Verify Pytorch FP32 Model Image Retrieval Results
Run NNCF PTQ for default quantization with ignore scopes
Generated FP32 ONNX model and FP32/INT8 OpenVINO™ model will be saved in the “models” directory. Besides, we also store evaluation results of OpenVINO™ FP32/INT8 model as a Database in the “results” directory respectively. The database can be directly used for image retrieval via input query image.
Verify OpenVINO™ FP32 Model Image Retrieval Results
Verify OpenVINO™ INT8 Model Image Retrieval Results
Table 1 shows CGD OpenVINO™ FP32 and INT8 accuracy verification and performance evaluation results with OpenVINO™ 2023.0 on Intel® Xeon® Platinum 8358 Processor.
From an accuracy perspective, test_recall@1/2/4/8 measures if the top n image retrieval results match with the query image. OpenVINO™ INT8 PTQ quantizes all FP32 layers to INT8, which leads to ~1.2% accuracy degradation compared with OpenVINO™ FP32 Model. OpenVINO™ INT8 PTQ (w/ IgnoreScope) skips quantization of accuracy sensitive layers via ignore scopes, which controls the accuracy difference between OpenVINO™ INT8 model and OpenVINO™FP32 model within 0.16%.

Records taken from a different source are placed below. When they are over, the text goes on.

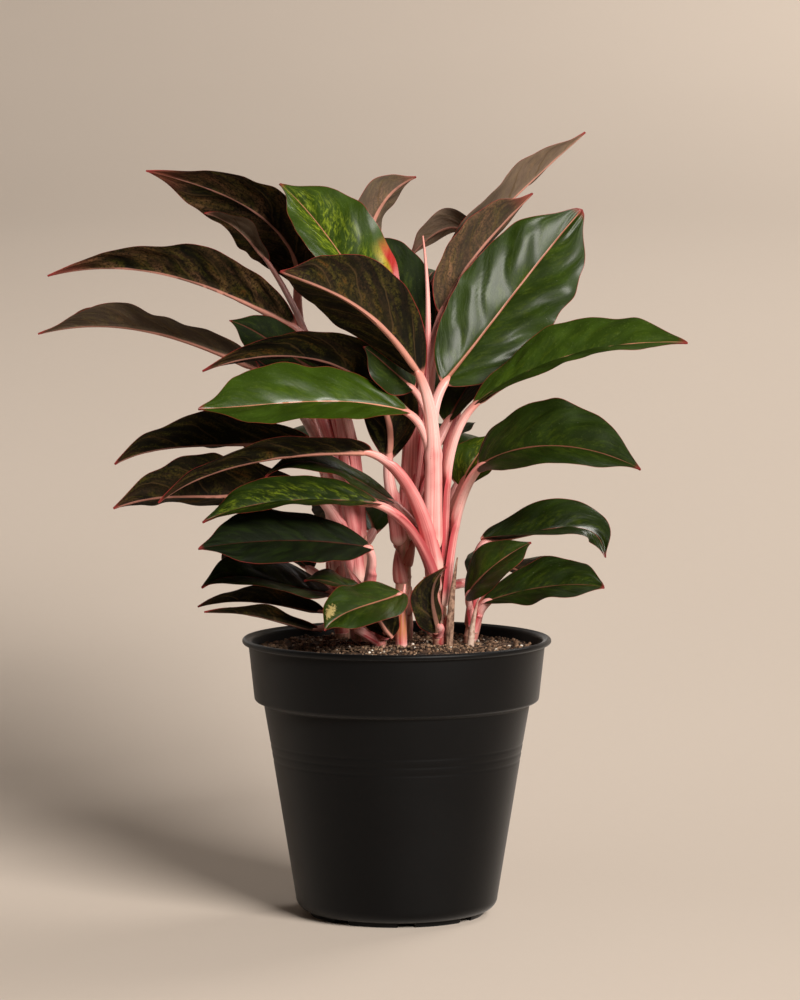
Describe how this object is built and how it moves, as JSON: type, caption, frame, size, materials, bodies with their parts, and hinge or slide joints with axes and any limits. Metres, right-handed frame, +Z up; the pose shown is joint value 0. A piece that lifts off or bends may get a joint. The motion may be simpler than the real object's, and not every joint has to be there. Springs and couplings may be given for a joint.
{
  "type": "potted jungle red aglaonema",
  "caption": "Potted aroid house plant: canes with pink stalks and red-edged green leaves, standing in soil in a tapered black grower's pot.",
  "frame": {"origin": "middle of the pot's underside, on the surface the pot stands on", "axes": "+Z up along the pot's axis; -Y is the side the picture shows, with +X to its right"},
  "size_m": [0.3942, 0.2752, 0.4813],
  "materials": {
    "pot_plastic": "satin black moulded plastic with a faint grain",
    "potting_mix": "loose dark peat with pale fibres and white grains",
    "pink_stalk": "smooth salmon pink, paler on the ribs and redder at the sheath edges",
    "leaf": "glossy deep green above, bronze olive below, with a pink rib and a red edge",
    "dry_sheath": "dry papery brown",
    "young_shoot": "pale tan with a pink tip"
  },
  "bodies": {
    "root": {"pot": "pot_plastic", "soil": "potting_mix", "stem_front": "pink_stalk", "stem_left": "pink_stalk", "stem_rear_left": "pink_stalk", "stem_middle": "pink_stalk", "stem_right": "pink_stalk", "stem_rear": "pink_stalk", "stem_rear_far_left": "pink_stalk", "dry_sheath": "dry_sheath", "young_shoot": "young_shoot", "leaf_left_1": "leaf", "leaf_left_2": "leaf", "leaf_left_3": "leaf", "leaf_left_4": "leaf", "leaf_left_5": "leaf", "leaf_left_6": "leaf", "leaf_left_7": "leaf", "leaf_left_8": "leaf", "leaf_left_9": "leaf", "leaf_left_10": "leaf", "leaf_left_11": "leaf", "leaf_left_12": "leaf", "leaf_left_13": "leaf", "leaf_left_14": "leaf", "leaf_left_15": "leaf", "leaf_left_16": "leaf", "leaf_left_17": "leaf", "leaf_left_18": "leaf", "leaf_front_1": "leaf", "leaf_front_2": "leaf", "leaf_front_3": "leaf", "leaf_middle_1": "leaf", "leaf_right_1": "leaf", "leaf_right_2": "leaf", "leaf_right_3": "leaf", "leaf_right_4": "leaf", "leaf_right_5": "leaf", "leaf_right_6": "leaf", "leaf_right_7": "leaf", "leaf_right_8": "leaf", "leaf_right_9": "leaf", "leaf_top_1": "leaf", "leaf_top_2": "leaf", "leaf_top_3": "leaf", "leaf_top_4": "leaf", "leaf_top_5": "leaf", "leaf_top_6": "leaf", "leaf_top_7": "leaf", "leaf_back_1": "leaf", "leaf_back_2": "leaf", "leaf_back_3": "leaf", "leaf_back_4": "leaf", "leaf_back_5": "leaf", "leaf_back_6": "leaf", "leaf_back_7": "leaf"}
  },
  "joints": []
}
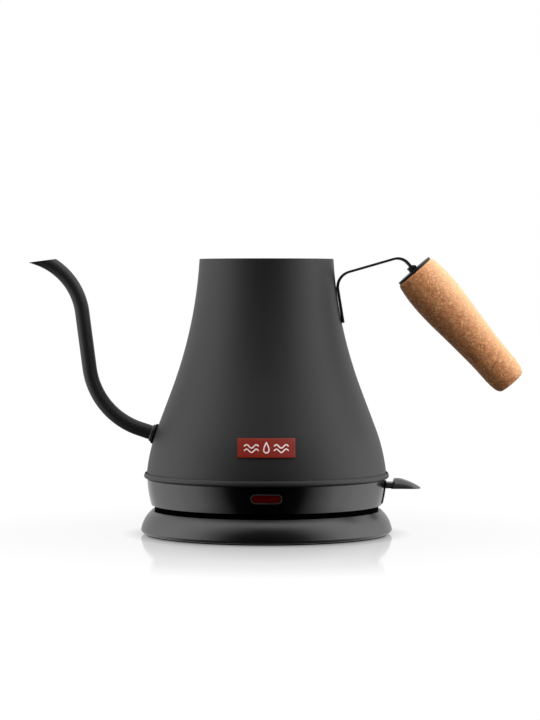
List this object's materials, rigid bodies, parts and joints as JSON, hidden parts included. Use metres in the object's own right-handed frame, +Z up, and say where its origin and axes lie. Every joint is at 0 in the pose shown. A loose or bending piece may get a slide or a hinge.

Compared with OpenVINO™ FP32 model, both OpenVINO™ INT8 PTQ and OpenVINO™ INT8 PTQ (w/ Ignore Scopes) can reach ~4x performance boost. Results show that keeping serval layers as FP32 precision has minimal impact on OpenVINO™ INT8 model.
Figure 5 shows the CGD Image Retrieval Results of Pytorch FP32, OpenVINO™ FP32/INT8 models with the same query image. The Pytorch and OpenVINO™ FP32 retrieved images are the same. Although the 7th image of OpenVINO™ INT8 model results is not matched with FP32 model's results, it can be further filtered out with predicted class information.
Conclusion
In this blog, we introduced how to enable and quantize the CGD model with OpenVINO™ runtime and NNCF:
- Proposed INT8 quantization NNCF PTQ with ignore scopes to reach ~4x performance boost while keeping minimal accuracy degradation (<0.16%) compared to FP32 model.
- Provided a demo repository for CGD model enabling, quantization, accuracy verification, and deployment with OpenVINO™ and NNCF.